Pell Grants are the primary financial aid awards for low- and middle-income students attending college. And nearly 7 million students benefit from them yearly.
Cardona said the maximum Pell Grant award covered 100% of the cost of community college, on average, in 1979. Now, the max award only covers about 52%, which is the driving reason necessitating the increase.
"College affordability is like a runaway train, and we are trying to get ahead of that," he said.
U.S. Rep. Glenn Grothman, a Republican representing Wisconsin, questioned ED on its proposal for Dreamers to have access to Pell Grants. Cardona stood by the proposal, stating that it's important to ensure Dreamers have the opportunity for financial aid. He added that the increase would apply to all students, so nobody would potentially miss out on aid because of the inclusion of Dreamers.
Cardona also repeatedly stressed the need for increased funding for institutions as a means of lowering costs for students. He highlighted the importance of continued investment in minority-serving institutions, including historically Black colleges and universities (HBCUs) and Hispanic-serving institutions (HSIs).
Title IX Rule Rewrite Sparks Debate
ED is working on a partial rewrite of Title IX rules, which concern discrimination based on sex in educational programs.
The department first promised to release a draft of these new rules in April. Repeated delays have pushed that expectation to June. Representatives were eager to hear what will be included in those rules during Thursday's hearing.

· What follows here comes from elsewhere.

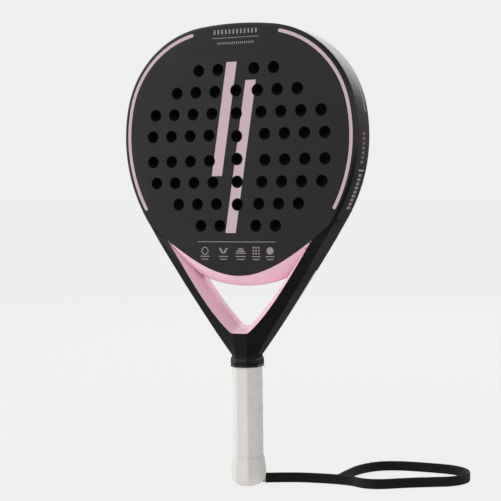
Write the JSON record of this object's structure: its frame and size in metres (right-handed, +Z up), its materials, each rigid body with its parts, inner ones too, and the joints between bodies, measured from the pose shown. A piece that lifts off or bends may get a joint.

"I'm looking forward to seeing new Title IX rules," ranking Democratic U.S. Rep. Bobby Scott of Virginia said in his opening remarks.
Much of the discussion surrounding Title IX was in reference to how it'll impact K-12 education. However, some of the issues bleed into higher education. For example, a contentious back-and-forth between Cardona and Republican U.S. Rep. Jim Banks of Indiana revolved around transgender athletes in sports, an issue that also affects college athletics.
Cardona concluded that "our transgender students need to feel supported and seen."
ED's upcoming Title IX rules are expected to touch on gender identity and offer protections for transgender students. Cardona, however, offered no details on specific changes during Thursday's hearing.
Foxx encouraged Cardona to commit to briefing the committee again on all proposed Title IX changes once the department releases new language.
Affirmative Action and College Admissions Concerns
With the Supreme Court set to hear a case involving affirmative action in college admissions, it's no surprise representatives were interested in hearing the department's view on the issue.
U.S. Rep. Michelle Steel, a Republican representing California, raised the possibility that personality tests at prestigious universities may discriminate against Asian students.
Her line of questioning mirrored concerns raised by the conservative nonprofit Students for Fair Admissions, which filed the cases against Harvard University and the University of North Carolina at Chapel Hill that will go before the U.S. Supreme Court.
Steel claimed that judging applicants on personality traits like "likability" and "courage" leads to discrimination against Asian applicants.
"How is this not discrimination?" she asked. "Is it OK for a university to discriminate against a student because they are Asian?"
Cardona agreed with Steel, stating that there should be transparency in college admissions. If colleges are to use personality tests, there should be clear outlines for how they evaluate applicants in this step of the process, he said.
"It should be very clear how the decisions are being made," he said. "I think that's incredibly important."